- _Records with modeling code_
— begin —
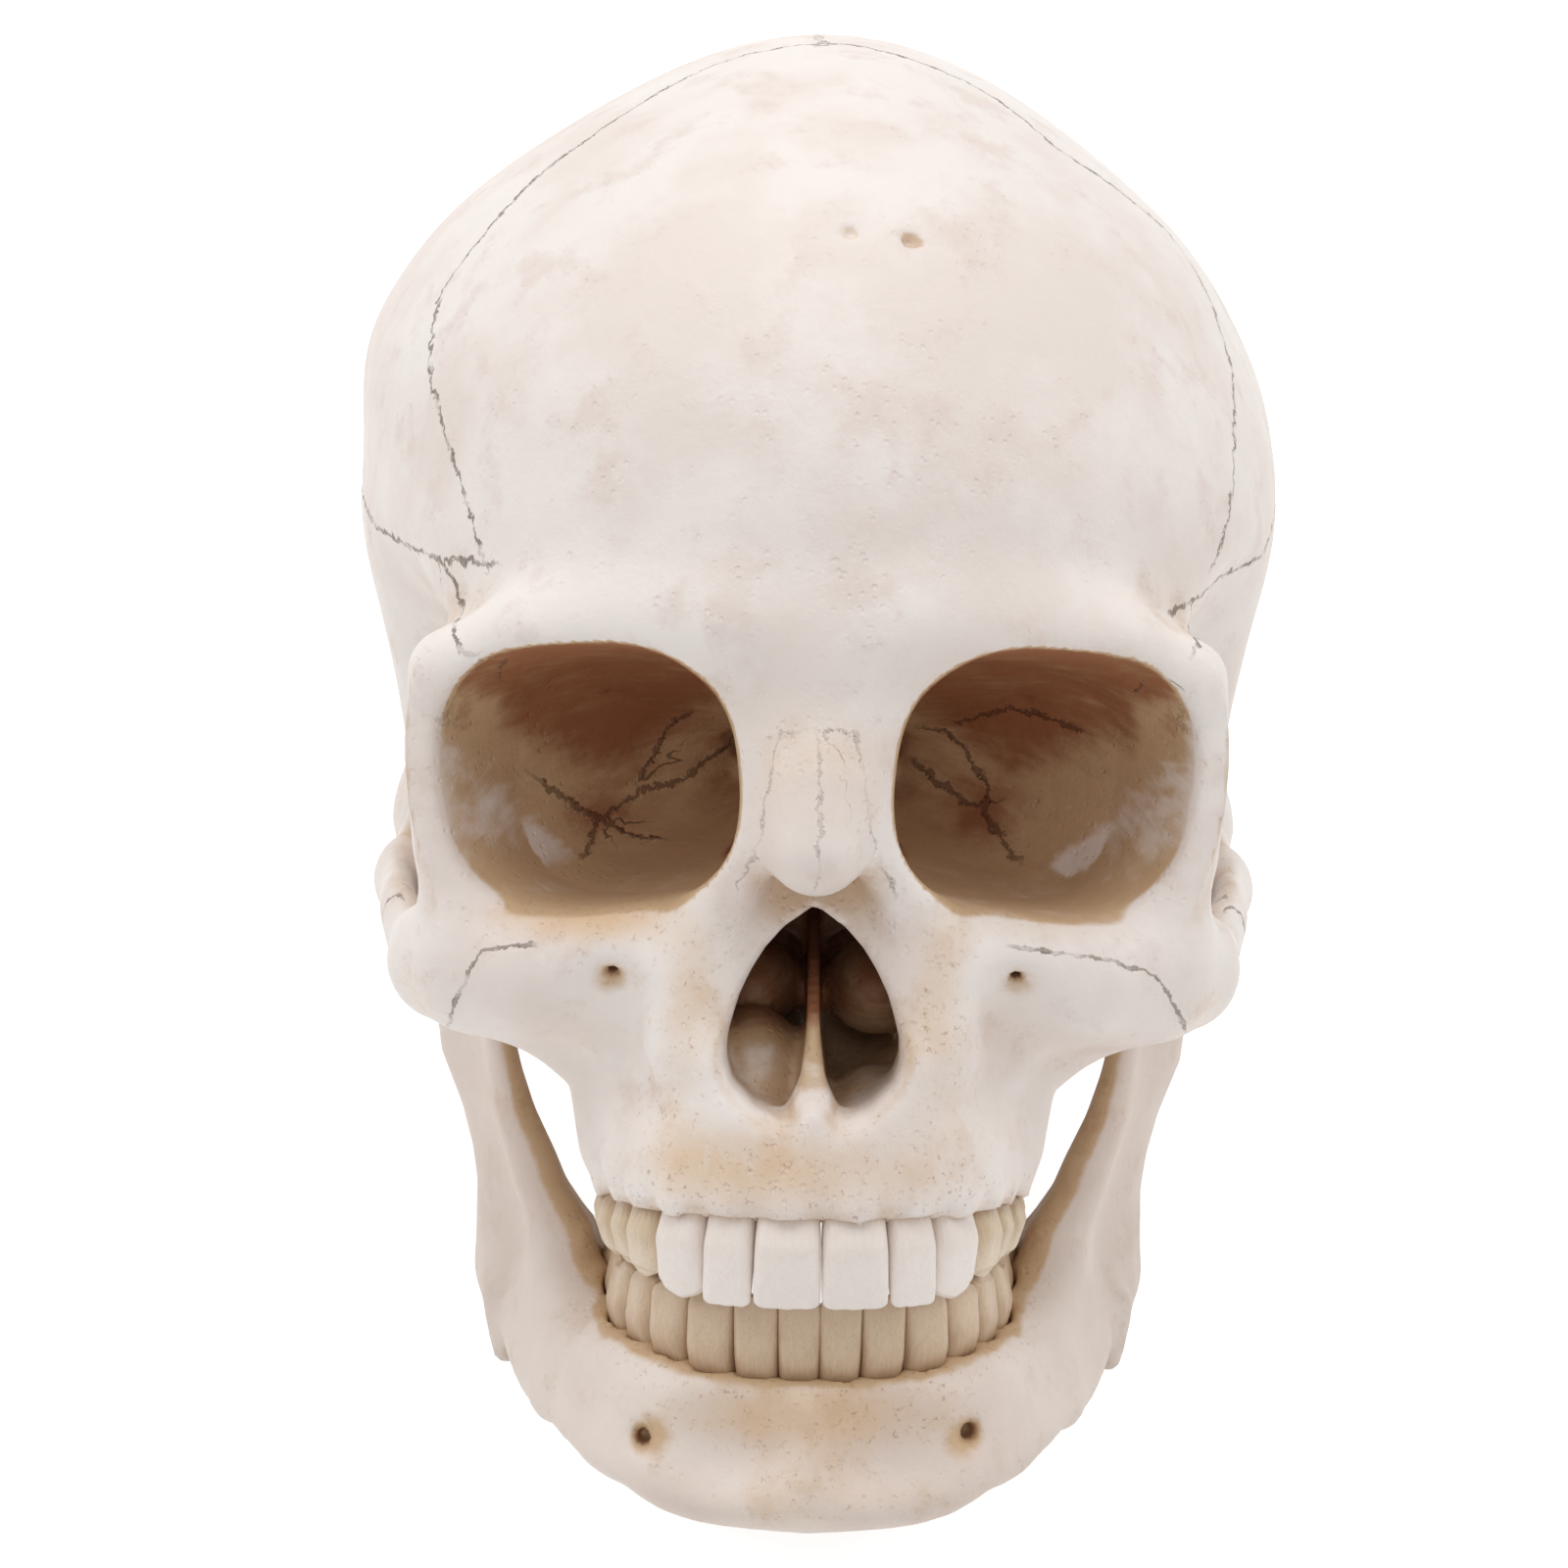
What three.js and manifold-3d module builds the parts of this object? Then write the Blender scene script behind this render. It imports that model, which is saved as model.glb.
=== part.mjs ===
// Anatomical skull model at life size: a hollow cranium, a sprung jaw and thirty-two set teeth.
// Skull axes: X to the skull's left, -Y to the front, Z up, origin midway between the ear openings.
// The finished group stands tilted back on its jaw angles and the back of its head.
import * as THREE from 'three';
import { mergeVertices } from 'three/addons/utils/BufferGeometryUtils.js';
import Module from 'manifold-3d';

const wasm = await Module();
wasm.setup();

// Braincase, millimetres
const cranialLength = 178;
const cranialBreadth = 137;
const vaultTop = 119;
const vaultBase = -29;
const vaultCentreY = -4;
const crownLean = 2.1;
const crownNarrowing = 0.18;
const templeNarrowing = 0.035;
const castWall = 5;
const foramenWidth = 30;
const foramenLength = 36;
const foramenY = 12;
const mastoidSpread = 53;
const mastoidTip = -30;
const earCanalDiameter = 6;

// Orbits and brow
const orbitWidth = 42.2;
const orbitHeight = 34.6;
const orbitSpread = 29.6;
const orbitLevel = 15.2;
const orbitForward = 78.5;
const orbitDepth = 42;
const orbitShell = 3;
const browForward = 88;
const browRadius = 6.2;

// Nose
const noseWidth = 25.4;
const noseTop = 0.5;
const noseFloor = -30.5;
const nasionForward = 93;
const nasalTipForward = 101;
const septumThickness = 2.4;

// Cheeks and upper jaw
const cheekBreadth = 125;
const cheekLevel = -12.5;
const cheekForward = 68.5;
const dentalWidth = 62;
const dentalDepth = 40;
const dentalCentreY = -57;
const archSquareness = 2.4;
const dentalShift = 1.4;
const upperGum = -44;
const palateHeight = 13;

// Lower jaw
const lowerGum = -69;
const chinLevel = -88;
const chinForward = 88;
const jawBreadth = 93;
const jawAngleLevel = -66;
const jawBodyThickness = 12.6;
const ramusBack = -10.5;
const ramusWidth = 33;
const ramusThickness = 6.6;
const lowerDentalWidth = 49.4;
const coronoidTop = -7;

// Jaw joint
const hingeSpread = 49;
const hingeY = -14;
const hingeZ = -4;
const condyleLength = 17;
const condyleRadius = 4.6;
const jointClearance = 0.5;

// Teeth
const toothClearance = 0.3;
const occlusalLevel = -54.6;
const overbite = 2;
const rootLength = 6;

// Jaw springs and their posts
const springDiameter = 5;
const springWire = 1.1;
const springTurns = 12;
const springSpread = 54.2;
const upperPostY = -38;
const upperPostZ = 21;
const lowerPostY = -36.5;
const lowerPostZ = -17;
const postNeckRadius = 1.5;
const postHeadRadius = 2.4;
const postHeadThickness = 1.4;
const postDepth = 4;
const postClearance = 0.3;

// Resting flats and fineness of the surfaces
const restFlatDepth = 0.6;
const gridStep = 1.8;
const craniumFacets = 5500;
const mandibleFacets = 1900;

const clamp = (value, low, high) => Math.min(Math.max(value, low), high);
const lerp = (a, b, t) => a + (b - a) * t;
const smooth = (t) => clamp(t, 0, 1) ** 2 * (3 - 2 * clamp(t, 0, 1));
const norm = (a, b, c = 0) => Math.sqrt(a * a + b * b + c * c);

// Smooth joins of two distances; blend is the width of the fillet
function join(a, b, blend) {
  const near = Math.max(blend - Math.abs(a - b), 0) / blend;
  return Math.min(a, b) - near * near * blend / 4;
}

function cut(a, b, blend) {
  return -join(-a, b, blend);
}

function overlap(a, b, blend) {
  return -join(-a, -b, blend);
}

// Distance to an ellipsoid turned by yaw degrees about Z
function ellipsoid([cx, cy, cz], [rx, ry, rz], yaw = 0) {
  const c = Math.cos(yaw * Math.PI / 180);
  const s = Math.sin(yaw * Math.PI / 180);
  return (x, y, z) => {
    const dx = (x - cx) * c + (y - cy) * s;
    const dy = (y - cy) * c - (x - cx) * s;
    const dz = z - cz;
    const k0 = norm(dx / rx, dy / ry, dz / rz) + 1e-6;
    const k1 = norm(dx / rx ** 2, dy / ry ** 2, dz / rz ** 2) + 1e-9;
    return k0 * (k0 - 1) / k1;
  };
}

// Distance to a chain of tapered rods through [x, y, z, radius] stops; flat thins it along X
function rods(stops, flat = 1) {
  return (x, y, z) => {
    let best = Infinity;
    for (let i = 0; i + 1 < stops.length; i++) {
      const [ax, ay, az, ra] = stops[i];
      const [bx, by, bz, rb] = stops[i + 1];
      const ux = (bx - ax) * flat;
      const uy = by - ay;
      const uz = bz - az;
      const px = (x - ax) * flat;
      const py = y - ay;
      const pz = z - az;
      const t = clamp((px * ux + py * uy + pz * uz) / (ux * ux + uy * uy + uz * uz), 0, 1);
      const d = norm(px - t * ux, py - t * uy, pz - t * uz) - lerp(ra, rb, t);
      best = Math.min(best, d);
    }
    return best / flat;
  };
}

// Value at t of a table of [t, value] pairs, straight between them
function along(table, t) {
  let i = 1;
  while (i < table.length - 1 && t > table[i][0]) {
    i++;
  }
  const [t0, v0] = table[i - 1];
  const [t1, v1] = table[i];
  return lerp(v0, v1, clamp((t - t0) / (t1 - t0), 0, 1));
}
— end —
— begin —
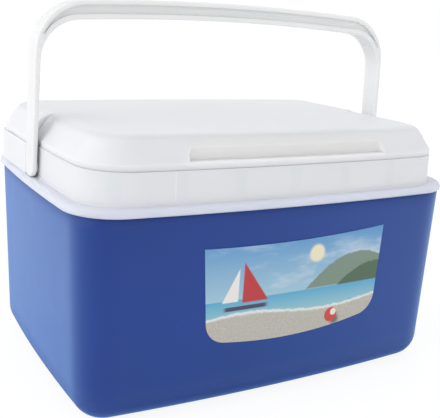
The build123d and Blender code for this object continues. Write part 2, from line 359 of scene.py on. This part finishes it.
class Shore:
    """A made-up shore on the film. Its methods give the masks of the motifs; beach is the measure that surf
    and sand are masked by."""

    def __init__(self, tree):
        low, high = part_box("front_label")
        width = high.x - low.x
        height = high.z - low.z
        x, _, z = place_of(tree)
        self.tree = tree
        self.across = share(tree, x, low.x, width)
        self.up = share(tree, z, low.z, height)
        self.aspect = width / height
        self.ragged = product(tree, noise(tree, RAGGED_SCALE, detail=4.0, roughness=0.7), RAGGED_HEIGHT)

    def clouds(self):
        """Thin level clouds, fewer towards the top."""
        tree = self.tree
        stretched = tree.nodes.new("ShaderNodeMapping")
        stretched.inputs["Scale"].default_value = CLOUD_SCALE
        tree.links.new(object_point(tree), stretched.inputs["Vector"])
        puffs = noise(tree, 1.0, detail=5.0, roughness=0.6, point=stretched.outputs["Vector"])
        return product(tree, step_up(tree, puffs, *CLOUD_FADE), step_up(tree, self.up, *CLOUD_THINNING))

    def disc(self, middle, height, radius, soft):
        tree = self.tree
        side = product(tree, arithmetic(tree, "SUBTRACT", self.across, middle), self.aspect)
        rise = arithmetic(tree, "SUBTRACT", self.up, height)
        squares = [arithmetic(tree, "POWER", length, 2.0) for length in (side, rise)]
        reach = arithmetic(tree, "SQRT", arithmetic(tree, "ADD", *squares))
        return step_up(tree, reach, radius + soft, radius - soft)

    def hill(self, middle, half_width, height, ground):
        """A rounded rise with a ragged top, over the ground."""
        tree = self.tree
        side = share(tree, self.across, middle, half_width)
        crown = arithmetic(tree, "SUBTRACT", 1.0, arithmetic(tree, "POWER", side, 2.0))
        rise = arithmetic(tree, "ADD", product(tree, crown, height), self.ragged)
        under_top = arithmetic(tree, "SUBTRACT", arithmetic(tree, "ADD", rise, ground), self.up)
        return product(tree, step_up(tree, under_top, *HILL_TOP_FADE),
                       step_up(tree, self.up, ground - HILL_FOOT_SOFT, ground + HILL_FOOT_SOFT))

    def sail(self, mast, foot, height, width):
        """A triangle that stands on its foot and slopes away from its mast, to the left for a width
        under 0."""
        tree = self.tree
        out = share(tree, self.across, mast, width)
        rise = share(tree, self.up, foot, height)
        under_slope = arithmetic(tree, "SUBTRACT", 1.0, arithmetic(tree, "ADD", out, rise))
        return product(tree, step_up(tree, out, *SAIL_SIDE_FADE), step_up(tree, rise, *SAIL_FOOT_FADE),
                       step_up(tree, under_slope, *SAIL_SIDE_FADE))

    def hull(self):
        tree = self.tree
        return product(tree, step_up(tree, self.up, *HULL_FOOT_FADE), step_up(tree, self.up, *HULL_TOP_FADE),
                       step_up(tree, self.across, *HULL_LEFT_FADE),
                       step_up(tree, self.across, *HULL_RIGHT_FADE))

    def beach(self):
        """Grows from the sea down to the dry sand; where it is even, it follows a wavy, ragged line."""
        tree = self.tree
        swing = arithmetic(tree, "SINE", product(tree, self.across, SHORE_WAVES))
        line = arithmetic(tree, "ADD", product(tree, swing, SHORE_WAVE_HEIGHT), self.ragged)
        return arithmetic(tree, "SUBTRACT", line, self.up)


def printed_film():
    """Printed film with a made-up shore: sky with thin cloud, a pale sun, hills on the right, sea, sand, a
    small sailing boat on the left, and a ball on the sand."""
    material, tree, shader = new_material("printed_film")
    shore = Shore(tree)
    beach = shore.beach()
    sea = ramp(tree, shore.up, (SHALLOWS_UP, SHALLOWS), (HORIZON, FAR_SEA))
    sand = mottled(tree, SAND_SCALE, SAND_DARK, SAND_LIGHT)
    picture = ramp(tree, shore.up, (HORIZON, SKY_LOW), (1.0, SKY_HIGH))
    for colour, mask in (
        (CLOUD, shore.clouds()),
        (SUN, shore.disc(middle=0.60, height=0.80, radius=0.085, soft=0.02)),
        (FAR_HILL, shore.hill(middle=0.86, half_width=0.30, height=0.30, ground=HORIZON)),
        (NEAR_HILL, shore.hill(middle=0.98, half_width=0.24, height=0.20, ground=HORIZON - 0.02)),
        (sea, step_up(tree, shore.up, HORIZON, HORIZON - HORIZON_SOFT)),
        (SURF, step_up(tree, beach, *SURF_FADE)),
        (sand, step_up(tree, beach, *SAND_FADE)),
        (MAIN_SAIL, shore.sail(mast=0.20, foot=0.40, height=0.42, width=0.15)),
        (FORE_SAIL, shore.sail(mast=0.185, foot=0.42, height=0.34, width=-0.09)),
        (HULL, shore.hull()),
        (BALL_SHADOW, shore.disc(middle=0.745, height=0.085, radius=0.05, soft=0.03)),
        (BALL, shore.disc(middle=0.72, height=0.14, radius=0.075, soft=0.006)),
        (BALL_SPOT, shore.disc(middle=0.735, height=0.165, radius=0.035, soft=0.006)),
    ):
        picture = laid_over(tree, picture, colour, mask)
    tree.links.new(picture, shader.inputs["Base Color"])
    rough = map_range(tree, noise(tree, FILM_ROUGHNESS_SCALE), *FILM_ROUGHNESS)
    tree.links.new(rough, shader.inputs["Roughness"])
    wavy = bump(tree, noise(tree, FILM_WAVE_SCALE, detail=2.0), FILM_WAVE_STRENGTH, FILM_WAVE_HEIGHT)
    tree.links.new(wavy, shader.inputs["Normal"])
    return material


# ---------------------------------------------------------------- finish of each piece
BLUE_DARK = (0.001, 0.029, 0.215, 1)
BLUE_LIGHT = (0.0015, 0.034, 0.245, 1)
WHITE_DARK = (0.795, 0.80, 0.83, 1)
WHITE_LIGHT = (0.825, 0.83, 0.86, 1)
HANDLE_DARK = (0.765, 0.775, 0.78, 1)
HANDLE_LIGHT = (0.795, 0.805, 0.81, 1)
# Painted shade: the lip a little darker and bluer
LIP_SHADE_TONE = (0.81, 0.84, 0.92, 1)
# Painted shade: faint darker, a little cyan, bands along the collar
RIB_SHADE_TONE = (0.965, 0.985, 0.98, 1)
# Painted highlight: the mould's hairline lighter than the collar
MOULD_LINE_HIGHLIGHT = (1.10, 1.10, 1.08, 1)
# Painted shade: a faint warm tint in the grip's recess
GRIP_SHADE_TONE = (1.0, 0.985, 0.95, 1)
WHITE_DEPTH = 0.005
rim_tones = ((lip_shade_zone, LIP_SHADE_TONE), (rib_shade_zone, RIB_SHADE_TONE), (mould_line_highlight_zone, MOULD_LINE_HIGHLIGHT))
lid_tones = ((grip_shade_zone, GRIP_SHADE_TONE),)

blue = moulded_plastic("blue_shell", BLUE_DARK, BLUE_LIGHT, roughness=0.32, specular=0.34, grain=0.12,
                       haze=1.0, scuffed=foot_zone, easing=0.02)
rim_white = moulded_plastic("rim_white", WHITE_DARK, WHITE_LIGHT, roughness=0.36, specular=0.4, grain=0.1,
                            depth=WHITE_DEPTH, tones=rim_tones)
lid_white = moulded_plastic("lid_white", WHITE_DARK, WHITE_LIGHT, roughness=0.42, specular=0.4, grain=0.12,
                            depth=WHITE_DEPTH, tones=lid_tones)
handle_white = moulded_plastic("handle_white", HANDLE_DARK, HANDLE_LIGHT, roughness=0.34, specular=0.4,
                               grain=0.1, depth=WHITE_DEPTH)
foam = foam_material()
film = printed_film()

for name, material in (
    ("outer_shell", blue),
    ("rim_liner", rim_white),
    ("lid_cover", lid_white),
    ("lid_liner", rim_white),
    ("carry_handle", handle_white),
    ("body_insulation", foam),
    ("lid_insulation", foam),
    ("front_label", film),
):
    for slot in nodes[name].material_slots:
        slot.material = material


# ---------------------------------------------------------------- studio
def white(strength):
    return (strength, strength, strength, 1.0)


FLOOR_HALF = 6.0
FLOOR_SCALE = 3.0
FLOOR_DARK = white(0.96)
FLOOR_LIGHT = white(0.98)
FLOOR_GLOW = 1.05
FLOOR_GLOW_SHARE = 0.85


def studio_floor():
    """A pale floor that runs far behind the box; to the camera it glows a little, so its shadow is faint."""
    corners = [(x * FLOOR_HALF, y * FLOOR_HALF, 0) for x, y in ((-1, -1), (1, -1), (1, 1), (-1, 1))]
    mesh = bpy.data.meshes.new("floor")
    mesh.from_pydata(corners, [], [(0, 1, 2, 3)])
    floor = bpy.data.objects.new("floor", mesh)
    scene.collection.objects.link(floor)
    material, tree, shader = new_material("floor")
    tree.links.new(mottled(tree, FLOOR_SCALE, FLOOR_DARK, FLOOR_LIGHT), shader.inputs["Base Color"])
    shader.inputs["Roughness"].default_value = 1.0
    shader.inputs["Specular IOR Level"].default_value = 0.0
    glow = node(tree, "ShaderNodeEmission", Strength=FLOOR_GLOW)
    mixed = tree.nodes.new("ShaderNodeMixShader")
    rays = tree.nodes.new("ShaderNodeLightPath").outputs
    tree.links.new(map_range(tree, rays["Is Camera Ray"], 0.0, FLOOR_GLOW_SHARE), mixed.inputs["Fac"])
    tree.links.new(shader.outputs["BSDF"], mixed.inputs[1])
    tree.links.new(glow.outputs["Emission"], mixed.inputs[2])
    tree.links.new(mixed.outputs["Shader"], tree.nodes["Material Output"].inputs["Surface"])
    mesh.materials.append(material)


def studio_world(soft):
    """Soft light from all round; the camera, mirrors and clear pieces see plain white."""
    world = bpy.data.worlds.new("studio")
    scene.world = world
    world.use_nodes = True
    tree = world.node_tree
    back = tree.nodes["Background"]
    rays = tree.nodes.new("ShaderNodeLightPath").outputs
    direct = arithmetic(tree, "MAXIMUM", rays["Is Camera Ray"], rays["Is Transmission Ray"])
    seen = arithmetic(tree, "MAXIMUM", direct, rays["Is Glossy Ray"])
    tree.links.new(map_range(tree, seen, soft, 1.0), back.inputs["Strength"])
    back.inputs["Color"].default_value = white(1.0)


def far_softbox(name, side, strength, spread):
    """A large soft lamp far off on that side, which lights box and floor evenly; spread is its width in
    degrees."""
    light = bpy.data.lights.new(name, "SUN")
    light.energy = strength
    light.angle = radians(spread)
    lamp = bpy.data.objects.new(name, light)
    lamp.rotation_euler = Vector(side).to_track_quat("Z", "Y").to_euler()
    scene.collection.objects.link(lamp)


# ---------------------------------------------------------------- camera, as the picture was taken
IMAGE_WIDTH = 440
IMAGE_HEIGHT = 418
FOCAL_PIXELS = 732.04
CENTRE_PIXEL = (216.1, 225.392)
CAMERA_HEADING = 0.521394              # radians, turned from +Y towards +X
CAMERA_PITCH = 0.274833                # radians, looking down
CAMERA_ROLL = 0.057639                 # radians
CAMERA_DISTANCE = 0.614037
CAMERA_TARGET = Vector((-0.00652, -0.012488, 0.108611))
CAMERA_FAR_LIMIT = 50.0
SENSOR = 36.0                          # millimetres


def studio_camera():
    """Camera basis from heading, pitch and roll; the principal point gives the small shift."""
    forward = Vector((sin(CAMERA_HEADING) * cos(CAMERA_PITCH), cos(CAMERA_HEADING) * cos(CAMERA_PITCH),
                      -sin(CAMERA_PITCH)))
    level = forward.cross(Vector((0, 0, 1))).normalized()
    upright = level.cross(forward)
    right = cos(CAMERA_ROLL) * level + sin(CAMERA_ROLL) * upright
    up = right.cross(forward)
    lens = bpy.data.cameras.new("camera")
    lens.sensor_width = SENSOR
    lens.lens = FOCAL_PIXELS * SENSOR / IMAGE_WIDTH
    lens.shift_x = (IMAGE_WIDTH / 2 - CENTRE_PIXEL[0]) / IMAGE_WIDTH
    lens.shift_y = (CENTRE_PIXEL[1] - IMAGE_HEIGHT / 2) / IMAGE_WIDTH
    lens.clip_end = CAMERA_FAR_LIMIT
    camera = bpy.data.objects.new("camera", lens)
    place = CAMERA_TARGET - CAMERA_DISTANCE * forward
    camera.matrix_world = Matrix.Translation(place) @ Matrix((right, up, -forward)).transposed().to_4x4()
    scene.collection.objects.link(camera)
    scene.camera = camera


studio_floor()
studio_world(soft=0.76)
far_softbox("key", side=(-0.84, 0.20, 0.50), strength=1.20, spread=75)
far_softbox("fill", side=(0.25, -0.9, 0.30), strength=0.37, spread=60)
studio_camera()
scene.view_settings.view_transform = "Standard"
— end —
- _Stated exercise_
Start at the line with "What three.js and" and stop after the line with "wasm.setup();". Repeat exactly the lines in that range.

- _Output of the exercise_
What three.js and manifold-3d module builds the parts of this object? Then write the Blender scene script behind this render. It imports that model, which is saved as model.glb.
=== part.mjs ===
// Anatomical skull model at life size: a hollow cranium, a sprung jaw and thirty-two set teeth.
// Skull axes: X to the skull's left, -Y to the front, Z up, origin midway between the ear openings.
// The finished group stands tilted back on its jaw angles and the back of its head.
import * as THREE from 'three';
import { mergeVertices } from 'three/addons/utils/BufferGeometryUtils.js';
import Module from 'manifold-3d';

const wasm = await Module();
wasm.setup();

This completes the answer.